Federal programs form the backbone of assistance for first-time homebuyers across the United States. These are widely recognized and often serve as a starting point for many individuals and families.

  • FHA Loans: Backed by the Federal Housing Administration, FHA loans are incredibly popular for first-time buyers due to their low down payment requirement, typically 3.5%. They also have more lenient credit score requirements compared to conventional loans, making homeownership accessible to a broader range of applicants.
  • VA Loans: Exclusively for eligible service members, veterans, and surviving spouses, VA loans are a phenomenal benefit, offering 0% down payment and no private mortgage insurance (PMI). These loans are a testament to the nation’s gratitude for military service.
  • USDA Loans: Designed for low-to-moderate income borrowers in eligible rural areas, USDA loans also offer 0% down payment. They aim to promote homeownership and development in less densely populated regions, contributing to community growth.

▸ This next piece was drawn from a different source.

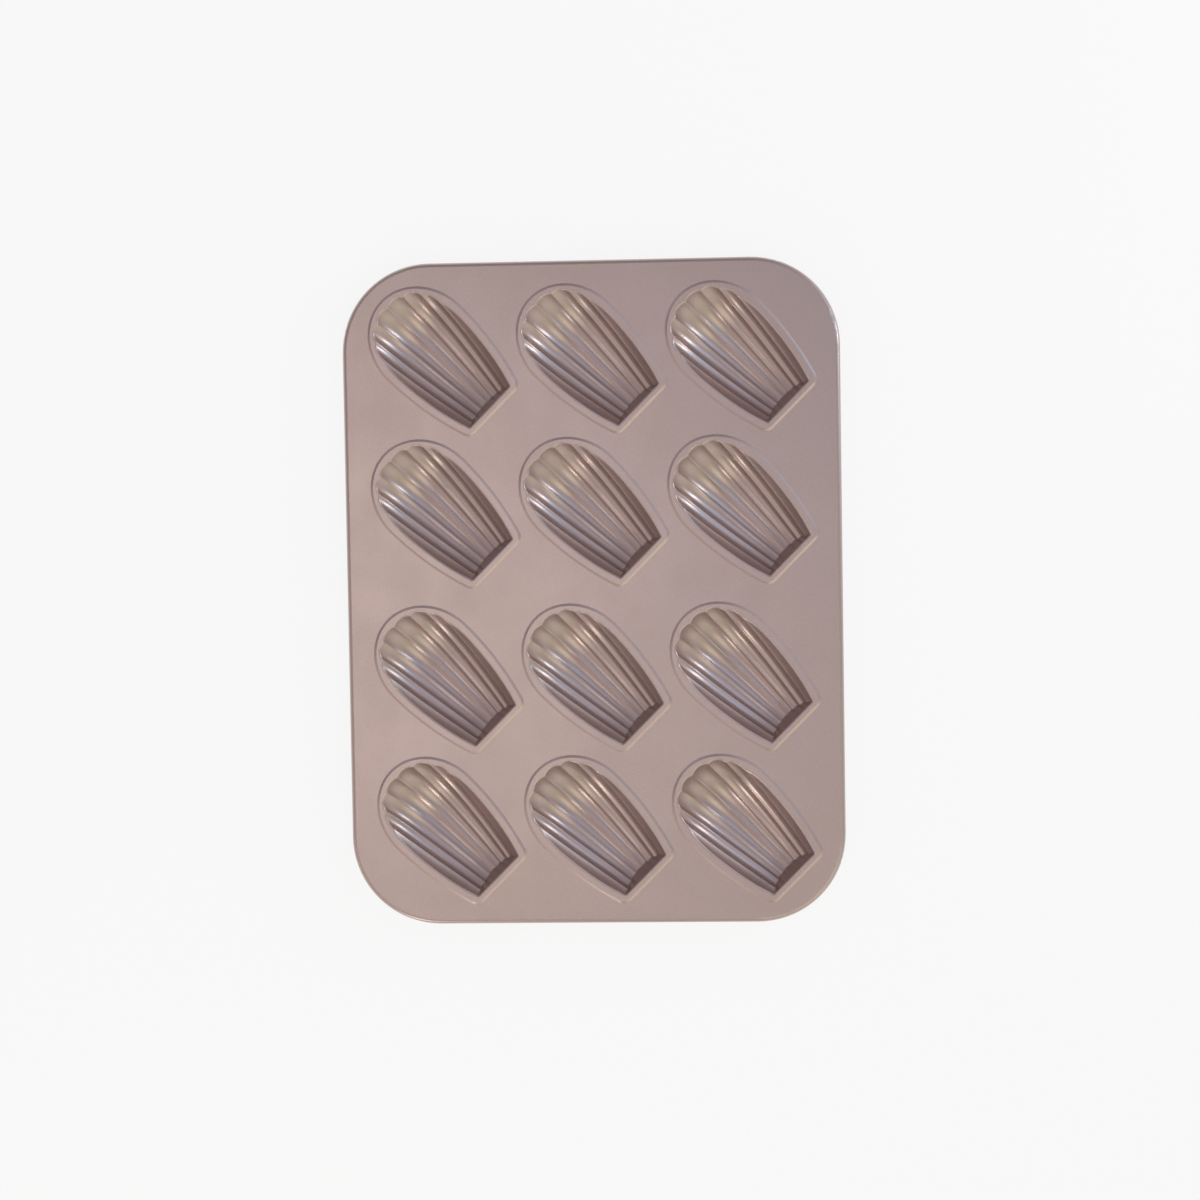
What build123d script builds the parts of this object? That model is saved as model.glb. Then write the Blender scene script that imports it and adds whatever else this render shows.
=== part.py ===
from build123d import *
import os
from math import hypot

os.makedirs("parts", exist_ok=True)

# Overall sizes, in millimetres
pan_length = 353
pan_width = 264
plan_corner_radius = 47
sheet = 0.6

# Rolled edge and the wire inside it
wire_diameter = 3
wire_clearance = 0.2
curl_sweep = 285

# Grid of cups: three columns and four rows, from the outer cups' margins and the wider middle step
side_margin = 53
end_margin = 51.25
middle_gap = 7.5
cup_turn = 45

# Mouth of one shell, measured from its place in the grid, with its fan end towards +Y
narrow_end_reach = 36
narrow_end_width = 31
narrow_corner_radius = 1.5
shoulder_reach = 13
shell_width = 48
fan_reach = 41

# Trough of the shell: the depth of its ridges, its steep fan end and how its sections widen
ridge_depth = 14.5
deepest_reach = -4
level_reach = 25
notch_setback = 1.5
flank_inset = 0.9
narrow_flare = 1.4
end_rise_share = 0.25
headroom_share = 1.8
section_power = 2.5
fan_power = 3.2

# Ridges between the flutes of one half shell, as shares of the trough's half width at each end
ridge_narrow_shares = (0, 0.25, 0.5, 0.73, 1.02)
ridge_fan_shares = (0, 0.434, 0.773, 0.968, 1.12)
flute_sagitta_shares = (0.185, 0.18, 0.155, 0.08)
groove_radius = 0.5

# Sections that shape the trough, as shares of the shell's length from its narrow end
station_shares = (-0.06, 0.1, 0.28, 0.46, 0.62, 0.75, 0.86, 0.95, 1.04)

# Flat wall that closes the narrow end
end_wall_lean = 18
end_wall_radius = 1.1

# Flange of a cup, which lies on the deck with its edge pressed down to a bevel
flange_width = 3.9
bevel_width = 1.3
bevel_depth_share = 0.75
opening_margin = 1.4
lip_radius = 1

notch_reach = fan_reach - notch_setback
shell_length = narrow_end_reach + fan_reach
edge_radius = wire_diameter / 2 + wire_clearance + sheet
narrow_half_width = narrow_end_width / 2 + narrow_flare
level_half_width = shell_width / 2 - flank_inset
outer_row = pan_length / 2 - end_margin
inner_row = (outer_row + middle_gap) / 3
outer_column = pan_width / 2 - side_margin
row_places = (outer_row, inner_row, -inner_row, -outer_row)
column_places = (-outer_column, 0, outer_column)
cup_places = {
    f"shell_cup_r{row}_c{column}": Location((across, along, 0), (0, 0, cup_turn))
    for row, along in enumerate(row_places, 1)
    for column, across in enumerate(column_places, 1)
}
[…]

Understanding the specific eligibility criteria for each federal program is the first step. While they offer significant advantages, each comes with its own set of rules regarding income limits, property types, and credit scores. Consulting with a lender experienced in these federal programs can clarify which option best suits your financial situation and homeownership goals.

State and Local Initiatives: Tailored Support for Your Community

Beyond federal programs, states and local municipalities often provide their own unique first-time homebuyer programs. These initiatives are typically designed to address specific housing needs within their respective jurisdictions, offering additional layers of support that can complement federal aid or stand alone.

These programs can be incredibly diverse, ranging from down payment assistance grants that don’t need to be repaid, to low-interest second mortgages, or even tax credits. They often have specific income limits, residency requirements, or target particular professions such as teachers, first responders, or healthcare workers. It’s not uncommon for these programs to be less publicized than their federal counterparts, requiring a bit more digging to uncover.

Navigating State Housing Finance Agencies (HFAs)

State Housing Finance Agencies (HFAs) are instrumental in delivering many state-specific homebuyer programs. Each state has an HFA that serves as a hub for information and resources.

  • Down Payment Assistance (DPA): Many HFAs offer DPA programs in the form of grants, forgivable loans, or deferred payment loans. These can significantly reduce the cash needed at closing, often covering the entire down payment or a substantial portion of it.
  • First-Time Homebuyer Bonds: Some states issue bonds to fund programs that offer below-market interest rates to eligible first-time homebuyers. These can result in substantial savings over the life of the loan.
  • Homebuyer Education: A common requirement for many state programs is the completion of a homebuyer education course. These courses equip buyers with essential knowledge about the home-buying process, budgeting, and home maintenance, fostering responsible homeownership.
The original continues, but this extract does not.